DO THIS: What is needed is the run of lines from the one containing "const plane = new THREE.Group();" through the one containing "# Driving dimensions, in millimetres", echoed exactly, with both ends kept and nothing added.

DATASET CONTENT:
** begin **
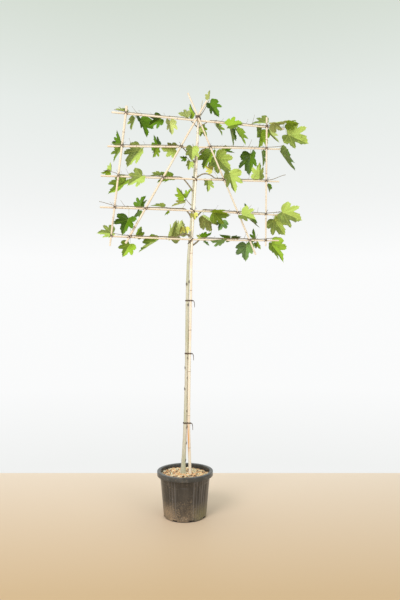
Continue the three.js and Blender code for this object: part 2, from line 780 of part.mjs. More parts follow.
// Tries seeded draws, each tamer and deeper than the last, until the leaf clears the limbs and other leaves.
function growLeaf(owner, root, heel, [length, lean, turn], depth, seed) {
  const draw = seeded(seed);
  const others = solids.filter((stretch) => stretch.owner !== owner);
  for (let k = 0; k < LEAF.tries; k += 1) {
    const tame = 1 - k / LEAF.tries;
    const swing = radians(lean + (draw() - 0.5) * 8);
    const pitch = radians((draw() - 0.5) * 44 * tame);
    const yaw = radians(turn * (0.45 + 0.55 * tame) + (draw() - 0.5) * 16);
    const deep = (depth < 0 ? DEPTH.frontY : DEPTH.behindY) + depth * DEPTH.spread * (draw() + k / 8);
    const slide = (draw() - 0.5) * 8;
    const fold = 0.22 + 0.4 * draw();
    const droop = 0.02 + 0.2 * draw();
    const web = draw();
    const way = vec(Math.sin(swing), 0, -Math.cos(swing));
    const junction = vec(heel.x + slide, deep, heel.z);
    const flat = vec(Math.cos(swing), 0, Math.sin(swing));
    way.multiplyScalar(Math.cos(pitch)).add(vec(0, -Math.sin(pitch), 0));
    const up = flat.clone().cross(way);
    const side = flat.multiplyScalar(Math.cos(yaw)).addScaledVector(up, Math.sin(yaw));
    const leaf = makeLeaf(junction, way, side, length, fold, droop, web);
    const stalk = stalkLine(root, leaf, 8 + 0.35 * Math.max(0, root.z - junction.z - 40));
    const stalkStretches = stretches(stalk.slice(1, -1), stalkRadii.slice(1, -1), owner);
    const meetsLimb = others.some((stretch) => leafMeetsStretch(leaf, stretch, LEAF.clear));
    if (meetsLimb) continue;
    if (limbsMeet(stalkStretches, others)) continue;
    if (allLeaves.some((other) => leavesMeet(leaf, other, 3))) continue;
    if (limbMeetsLeaves(stalkStretches)) continue;
    allLeaves.push({ ...leaf, stalk, owner });
    solids.push(...stalkStretches);
    return [limb(stalk, stalkRadii, 3), bladeSolid(leaf)];
  }
  return [];
}

// A bare twig stands up from its shoot; one that would touch another limb or a leaf is skipped.
function growTwig(owner, shoot, seed) {
  const draw = seeded(seed);
  const others = solids.filter((stretch) => stretch.owner !== owner);
  const root = shootAt(shoot, mix(shoot.from + 50, shoot.reach - 30, draw())).point;
  const length = SHOOT.twigLength * (0.7 + 0.9 * draw());
  const way = vec(shoot.side * (0.2 + 0.7 * draw()), 0.8 * (draw() - 0.5), 0.9).normalize();
  const points = [0, 0.5, 1].map((t) => root.clone().addScaledVector(way, t * length));
  points[2].z += 0.12 * length;
  const radii = [SHOOT.twigRadius * 0.8, SHOOT.twigRadius, SHOOT.twigRadius * 0.5];
  const pieces = stretches(points, radii, owner);
  if (limbsMeet(pieces, others) || limbMeetsLeaves(pieces)) return [];
  solids.push(...pieces);
  return [limb(points, radii, 3)];
}

SHOOTS.forEach((shoot, i) => {
  const owner = `leaves_${shoot.name}`;
  const { points, radii } = shootLines[i];
  const parts = [limb(points, radii, 5, vec(shoot.side, 0, 0))];
  let number = 0;
  const grow = (depth) => ([at, up, length, lean, turn]) => {
    number += 1;
    const back = shoot.side * STALK * Math.sin(radians(lean));
    const from = Math.min(Math.max(at - back, shoot.from + 8), shoot.reach - 1);
    const heel = shootAt(shoot, at).point.add(vec(0, 0, up));
    const root = shootAt(shoot, from).point;
    parts.push(...growLeaf(owner, root, heel, [length, lean, turn], depth, shoot.seed * 100 + number));
  };
  shoot.behind.forEach(grow(1));
  shoot.front.forEach(grow(-1));
  for (let k = 0; k < SHOOT.twigs; k += 1) parts.push(...growTwig(owner, shoot, shoot.seed * 100 + 50 + k));
  addNode(owner, largestPiece(joined(parts)), LOOKS.leaf);
});

SPURS.forEach((spur) => {
  const owner = `leaves_${spur.name}`;
  const base = trunkAt(spur.z);
  const heading = radians(spur.heading);
  const climb = radians(spur.climb);
  const level = vec(Math.cos(heading), Math.sin(heading), 0);
  const way = level.clone().multiplyScalar(Math.cos(climb)).add(vec(0, 0, Math.sin(climb)));
  const spurAt = (s) => {
    const bend = (14 * s * (spur.length - s)) / (spur.length * spur.length);
    return base.clone().addScaledVector(way, s + trunkRadius(spur.z)).addScaledVector(level, bend);
  };
  const points = [base];
  for (let k = 0; k <= 3; k += 1) points.push(spurAt((spur.length * k) / 3));
  const radii = points.map((unused, k) => mix(spur.radius, 1.6, k / 4));
  const mine = stretches(points.slice(1), radii.slice(1), owner);
  solids.push(...mine);
  const parts = [limb(points, radii, 5)];
  spur.leaves.forEach(([distance, length, lean, turn], k) => {
    const root = spurAt(distance);
    const down = vec(Math.sin(radians(lean)), 0, -Math.cos(radians(lean)));
    const heel = root.clone().addScaledVector(down, STALK);
    parts.push(...growLeaf(owner, root, heel, [length, lean, turn], spur.depth, spur.seed * 100 + k));
  });
  addNode(owner, seated(parts), spur.name === "leader" ? LOOKS.young : LOOKS.leaf);
});

// Ties

// The point of an outline round several round members, as seen in the direction n, a given way off them.
function hullPoint(members, turn, off) {
  const n = new THREE.Vector2(Math.cos(turn), Math.sin(turn));
  let best = null;
  members.forEach(({ x, y, r, stretch = 1 }) => {
    const reach = Math.hypot(n.x * r * stretch, n.y * r);
    const height = n.x * x + n.y * y + reach;
    if (best && best.height >= height) return;
    best = { height, x: x + (n.x * r * r * stretch * stretch) / reach, y: y + (n.y * r * r) / reach };
  });
  return new THREE.Vector2(best.x + n.x * off, best.y + n.y * off);
}

// A flat strap pulled round upright members, with a knot and a loose tail on its right.
function strap(z, height, members, tail) {
  const outline = (off) => {
    const points = [];
    for (let k = 0; k < 14; k += 1) points.push(hullPoint(members, (2 * Math.PI * k) / 14, off));
    return points;
  };
  const shape = new THREE.Shape(outline(TIE.slack + 0.2 + TIE.wall));
  shape.holes.push(new THREE.Path(outline(TIE.slack + 0.2)));
  const band = new THREE.ExtrudeGeometry(shape, { depth: height, bevelEnabled: false, curveSegments: 1 });
  band.translate(0, 0, z - height / 2);
  const weld = toManifold(welded(band));
  if (!tail) return largestPiece(weld);
  const knot = hullPoint(members, radians(-28), TIE.slack + TIE.wall);
  const points = [
    vec(knot.x, knot.y, z),
    vec(knot.x + 9, knot.y - 3, z - 1),
    vec(knot.x + 15, knot.y - 3, z - 14),
    vec(knot.x + 17, knot.y - 2, z - TIE.tail),
  ];
  return largestPiece(weld.add(toManifold(limb(points, [3.4, 3, 2.4, 2], 5))));
}

function welded(geometry) {
  const source = geometry.attributes.position;
  const index = new Map();
  const positions = [];
  const faces = [];
  for (let i = 0; i < source.count; i += 1) {
    const point = [source.getX(i), source.getY(i), source.getZ(i)];
    const key = point.map((c) => Math.round(c * 1e4) || 0).join(",");
    if (!index.has(key)) {
      index.set(key, positions.length / 3);
      positions.push(...point);
    }
    faces.push(index.get(key));
  }
  const order = geometry.index ? Array.from(geometry.index.array).map((i) => faces[i]) : faces;
  const kept = [];
  for (let f = 0; f < order.length; f += 3) {
    const [a, b, c] = order.slice(f, f + 3);
    if (a !== b && b !== c && c !== a) kept.push(a, b, c);
  }
  return solidFrom(positions, kept);
}

// A wire lashed aslant round a rail and the uprights behind it.
function lashing(rail) {
  const x = postX(railSpot(rail, postX(rail.left[1])).z);
  const spot = railAt(rail, x);
  const z = spot.point.z;
  const post = postAt(z);
  const stem = trunkAt(z);
  const slant = Math.SQRT2;
  const members = [
    { x: 0, y: spot.point.y, r: spot.radius + 0.2, stretch: slant },
    { x: 0, y: post.y, r: postRadius(z), stretch: slant },
    { x: (stem.x - post.x) * slant, y: stem.y, r: trunkRadius(z) + TRUNK.knotSwell + 0.9, stretch: slant },
  ];
  const count = 14;
  const points = [];
  for (let k = 0; k < count; k += 1) {
    const p = hullPoint(members, (2 * Math.PI * k) / count, TIE.wire + 1.1);
    points.push(vec(x + p.x / slant, p.y, z + (rail.lash * p.x) / slant));
  }
  return closedWire(points, vec(1, 0, -rail.lash).normalize(), TIE.wire, 4);
}

function closedWire(points, axis, radius, sides) {
  const positions = [];
  const faces = [];
  const n = points.length;
  points.forEach((point, i) => {
    const way = points[(i + 1) % n].clone().sub(points[(i + n - 1) % n]).normalize();
    const out = way.clone().cross(axis).multiplyScalar(axis.z < 0 ? 1 : -1).normalize();
    for (let k = 0; k < sides; k += 1) {
      const turn = (2 * Math.PI * k) / sides;
      const rim = point.clone().addScaledVector(out, radius * Math.cos(turn));
      rim.addScaledVector(axis, radius * Math.sin(turn));
      positions.push(rim.x, rim.y, rim.z);
    }
  });
  for (let i = 0; i < n; i += 1) {
    for (let k = 0; k < sides; k += 1) {
      const a = i * sides + k;
      const b = i * sides + ((k + 1) % sides);
      const c = ((i + 1) % n) * sides + ((k + 1) % sides);
      const d = ((i + 1) % n) * sides + k;
      if (axis.z < 0) faces.push(a, c, b, a, d, c);
      else faces.push(a, b, c, a, c, d);
    }
  }
  return solidFrom(positions, faces);
}

TIE.trunkHeights.forEach((z, i) => {
  const ends = [z - TIE.height / 2, z + TIE.height / 2];
  const members = ends.flatMap((h) => [
    { x: postAt(h).x, y: postAt(h).y, r: postRadius(h) },
    { x: trunkAt(h).x, y: trunkAt(h).y, r: trunkRadius(h) + TRUNK.knotSwell },
  ]);
  addNode(`trunk_tie_${i + 1}`, strap(z, TIE.height, members, true), LOOKS.tie);
});
RAILS.forEach((rail, i) => {
  if (rail.lash) addNode(`lashing_${i + 1}`, lashing(rail), LOOKS.tie);
});
{
  const ends = [APEX.z - APEX.band / 2, APEX.z + APEX.band / 2];
  const members = ends.flatMap((h) => [
    { x: postAt(h).x, y: postAt(h).y, r: postRadius(h) },
    { x: trunkAt(h).x, y: trunkAt(h).y, r: trunkRadius(h) + TRUNK.knotSwell },
    ...RAKES.map((rake) => {
      const spot = frontCaneAt(rake, h);
      return { x: spot.point.x, y: spot.point.y, r: spot.radius + 0.2, stretch: 1.16 };
    }),
  ]);
  addNode("apex_tie", strap(APEX.z, APEX.band, members, false), LOOKS.tie);
}

// Pot and soil

function turned(profile, segments) {
  const points = profile.map(([r, z]) => new THREE.Vector2(r, z));
  const lathe = new THREE.LatheGeometry(points, segments);
  lathe.rotateX(Math.PI / 2);
  return lathe;
}

const inside = (z) => mix(POT.footRadius, POT.wallTopRadius, z / (POT.height - 6)) - POT.wall;

function potSolid() {
  const top = POT.height;
  const skirt = POT.rimRadius - POT.lipWall;
  const profile = [
    [0, 0],
    [POT.footRadius - 2, 0],
    [POT.footRadius, 3],
    [POT.wallTopRadius, top - 6],
    [skirt, top - 7],
    [skirt, top - POT.lipHeight],
    [POT.rimRadius, top - POT.lipHeight],
    [POT.rimRadius, top - 5],
    [POT.rimRadius - 4, top],
    [POT.mouthRadius + 4, top],
    [POT.mouthRadius, top - 5],
    [POT.mouthRadius, top - 14],
    [inside(top - 18), top - 18],
    [inside(POT.floor), POT.floor],
    [0, POT.floor],
    [0, 0],
  ];
  let solid = toManifold(welded(turned(profile, 30)));
  const mouth = new THREE.Shape();
  mouth.moveTo(-POT.drainWidth / 2, -2);
  mouth.lineTo(POT.drainWidth / 2, -2);
  mouth.lineTo(POT.drainWidth / 2 - 5, POT.drainHeight);
  mouth.lineTo(5 - POT.drainWidth / 2, POT.drainHeight);
  for (let k = 0; k < POT.drains; k += 1) {
    const cutter = new THREE.ExtrudeGeometry(mouth, { depth: POT.drainDepth + 20, bevelEnabled: false });
    cutter.rotateX(Math.PI / 2);
    cutter.translate(0, POT.drainDepth - POT.footRadius, 0);
    cutter.rotateZ((2 * Math.PI * (k + 0.42)) / POT.drains);
    solid = solid.subtract(toManifold(welded(cutter)));
  }
  return largestPiece(solid);
}

addNode("pot", potSolid(), LOOKS.pot);
const soilEdge = (z) => inside(z) - TOUCH;
const soilLow = POT.floor + TOUCH;
const soilProfile = [
  [0, soilLow],
  [soilEdge(soilLow), soilLow],
  [soilEdge(SOIL.surface - SOIL.edgeFall), SOIL.surface - SOIL.edgeFall],
  [mix(SOIL.flatRadius, inside(SOIL.surface), 0.5), SOIL.surface - SOIL.edgeFall * 0.3],
  [SOIL.flatRadius, SOIL.surface],
  [0, SOIL.surface],
  [0, soilLow],
];
addNode("soil", largestPiece(toManifold(welded(turned(soilProfile, 30)))), LOOKS.soil);

const plane = new THREE.Group();
plane.name = "potted_espaliered_plane";
nodes.forEach((node) => plane.add(node));
export default plane;
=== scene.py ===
import functools
import math
from collections import namedtuple
from types import SimpleNamespace as Named

import bpy
import numpy as np
from bpy.props import FloatProperty, FloatVectorProperty, IntProperty, PointerProperty
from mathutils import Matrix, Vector


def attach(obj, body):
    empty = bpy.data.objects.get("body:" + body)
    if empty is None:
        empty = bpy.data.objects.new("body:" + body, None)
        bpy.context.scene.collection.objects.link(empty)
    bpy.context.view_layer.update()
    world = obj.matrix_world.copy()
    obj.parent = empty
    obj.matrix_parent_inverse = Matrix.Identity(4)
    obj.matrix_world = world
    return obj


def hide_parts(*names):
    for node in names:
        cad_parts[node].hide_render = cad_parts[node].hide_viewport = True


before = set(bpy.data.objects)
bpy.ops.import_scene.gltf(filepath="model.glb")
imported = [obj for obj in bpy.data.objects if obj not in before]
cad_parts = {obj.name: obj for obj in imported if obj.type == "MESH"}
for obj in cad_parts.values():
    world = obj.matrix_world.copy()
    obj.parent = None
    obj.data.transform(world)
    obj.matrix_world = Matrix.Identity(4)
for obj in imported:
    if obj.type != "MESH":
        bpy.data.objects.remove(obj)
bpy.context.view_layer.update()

bl_info = {
    "name": "Espaliered plane tree in a pot",
    "version": (1, 0, 0),
    "blender": (4, 5, 0),
    "location": "View3D > Sidebar > Plane tree",
    "description": "Makes a potted plane tree trained flat on canes, piece by piece",
    "category": "Object",
}

# Driving dimensions, in millimetres

MM = 0.001
TOUCH = 0.3  # left between two pieces that touch
SEEDS = Named(
    rails=101, front_canes=111, more_knots=201, post_knots=140, post_skin=21, soil=5, chips=97,
    trunk_skin=31, trunk_bends=33, lashings=300, apex=320, cane_wires=400,
)  # fmt: skip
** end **
PROBLEM SOLUTION:
const plane = new THREE.Group();
plane.name = "potted_espaliered_plane";
nodes.forEach((node) => plane.add(node));
export default plane;
=== scene.py ===
import functools
import math
from collections import namedtuple
from types import SimpleNamespace as Named

import bpy
import numpy as np
from bpy.props import FloatProperty, FloatVectorProperty, IntProperty, PointerProperty
from mathutils import Matrix, Vector


def attach(obj, body):
    empty = bpy.data.objects.get("body:" + body)
    if empty is None:
        empty = bpy.data.objects.new("body:" + body, None)
        bpy.context.scene.collection.objects.link(empty)
    bpy.context.view_layer.update()
    world = obj.matrix_world.copy()
    obj.parent = empty
    obj.matrix_parent_inverse = Matrix.Identity(4)
    obj.matrix_world = world
    return obj


def hide_parts(*names):
    for node in names:
        cad_parts[node].hide_render = cad_parts[node].hide_viewport = True


before = set(bpy.data.objects)
bpy.ops.import_scene.gltf(filepath="model.glb")
imported = [obj for obj in bpy.data.objects if obj not in before]
cad_parts = {obj.name: obj for obj in imported if obj.type == "MESH"}
for obj in cad_parts.values():
    world = obj.matrix_world.copy()
    obj.parent = None
    obj.data.transform(world)
    obj.matrix_world = Matrix.Identity(4)
for obj in imported:
    if obj.type != "MESH":
        bpy.data.objects.remove(obj)
bpy.context.view_layer.update()

bl_info = {
    "name": "Espaliered plane tree in a pot",
    "version": (1, 0, 0),
    "blender": (4, 5, 0),
    "location": "View3D > Sidebar > Plane tree",
    "description": "Makes a potted plane tree trained flat on canes, piece by piece",
    "category": "Object",
}

# Driving dimensions, in millimetres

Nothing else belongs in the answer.